The second feature is War of the Gargantuas, the sequel to Frankenstein Conquers the World. This movie features two giants, quasi-brothers, clones of a sort. One is an insatiable people eater; the other is a friendly guy who is never shown eating anything or anyone. Naturally, people take exception to these giants roaming around, especially the one who can’t stop popping people into his gaping maw. So they shoot at them and try to fricassee them with electrics. It’s very flashy and fun, sparks fly but no one fries.
on May 3, 2016
Clearly an excellent deal if at all interested in these two well-liked classic monster flicks. Rodan has long been a favorite, and even more so after having revisited it. While later variants of Rodan were tied to Godzilla films and generally ranged widely in degrees of (entertaining) silliness, the original was a serious, relatively well-crafted drama.
War of the Gargantuas is one of the better classic monster movies in terms of monster action. There is a lot of it and it comes off more believably than many others. You might think that being simply humanoid monsters that the suit actors would look like the humans they are, rampaging around scale cities. But the end result is quite the opposite. Russ Tamblyn is a part of the overall cast to some entertaining effect along with Kumi Mizuno, though there isn't the same chemistry that Nick Adams famously shared with her in Monster Zero.
Each movie gets a dvd to itself and with both the English and Japanese language variants. It is very easy to recommend this dvd offering.
on June 7, 2016
Wow!!! What a treat I purchased this mainly for " War of the Gargantuans" But thoroughly enjoyed " Rodan" & the special features about Japanese special effects. I was a big fan of the Japanese giant Monster movies as a kid! They were like Monster All Star Wrestling matches l.o.l.!!! Now at age 50 I am appreciating the art of the Japanese style special effects. The Japanese & Chinese have a style of their own in movie making whether your watching the old classics on Kung-Fu Theater or the Giant Monster movies...they have a pride & style that is so unique to their culture that it is very admirable!!! This is also reflected in their stunt men & what they go through to make a film!
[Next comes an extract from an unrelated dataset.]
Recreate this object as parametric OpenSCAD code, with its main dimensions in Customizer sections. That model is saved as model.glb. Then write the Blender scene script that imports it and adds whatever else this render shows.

These old monster films may not have mass appeal but for those who found them endearing as a kid its certainly worth the price to revisit your youth with older eye's & appreciate these old classics on a whole new level!
on February 2, 2015
Interesting dvd's. The War of the Gargantuas American release looks and sounds beautiful. But the Japanese version looks and sounds horrible, which It don't understand. With Rodan, the American version looks terrible, but the Japanese version looks fine, not great, but ok. However neither are wide screen, perhaps this film was not released in a wide screen aspect ratio, I don't know, but it feels cropped to me. The real prize with this purchase if the documentary; Bringing Godzilla Down to Size", which is awesome and worth the price of this package alone.